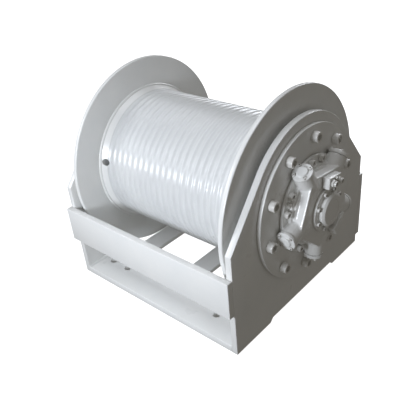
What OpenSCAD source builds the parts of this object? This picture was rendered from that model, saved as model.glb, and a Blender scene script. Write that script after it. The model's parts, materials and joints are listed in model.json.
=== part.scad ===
// Hydraulic drum winch (anchor windlass): a grooved rope drum between two side
// plates, turned by a five-cylinder radial piston motor through a planetary gear
// stage inside the drum, and held by a spring-applied multi-disc brake.
// The drum axis lies along X, the rope leaves towards -Y, and the motor is at +X.

/* [Frame] */
// Width over the outer faces of the two side plates
frame_w = 540; // [520:2:600]
// Length of a side plate along the rope direction
frame_d = 540; // [536:2:600]
// Thickness of the side plates and the cross plates
plate_t = 16; // [14:1:18]
// Height of the drum axis above the deck
axis_h = 268; // [266:1:290]
// Radius of the rounded top of a side plate
crown_r = 207; // [195:1:215]
// Height of the relief under a side plate, which leaves a foot at each end
foot_h = 10; // [6:1:14]

/* [Base] */
// Width of the base plates along the rope direction
base_d = 90; // [80:1:95]
// Thickness of the base plates
base_t = 18; // [14:1:20]
// Width of the three base bars
bar_w = 60; // [50:1:60]
// Thickness of the base bars
bar_t = 12; // [10:1:14]
// Radius of the deck bolt holes
deck_hole_r = 9; // [7:0.5:11]
// Distance of the outer deck bolts from the middle
outer_bolt_x = 218; // [212:1:222]
// Distance of the inner deck bolts from the middle
inner_bolt_x = 160; // [140:1:170]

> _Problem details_
Return nothing but the lines from the start of the listing above through the line containing "motor is at +X.", exactly as given.

> _Full response_
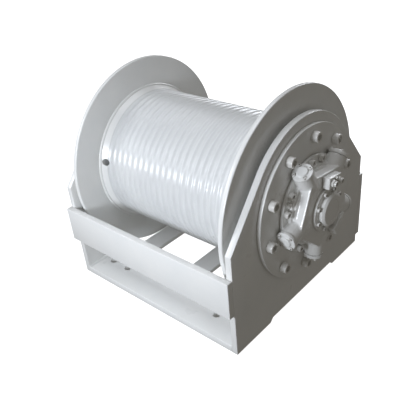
What OpenSCAD source builds the parts of this object? This picture was rendered from that model, saved as model.glb, and a Blender scene script. Write that script after it. The model's parts, materials and joints are listed in model.json.
=== part.scad ===
// Hydraulic drum winch (anchor windlass): a grooved rope drum between two side
// plates, turned by a five-cylinder radial piston motor through a planetary gear
// stage inside the drum, and held by a spring-applied multi-disc brake.
// The drum axis lies along X, the rope leaves towards -Y, and the motor is at +X.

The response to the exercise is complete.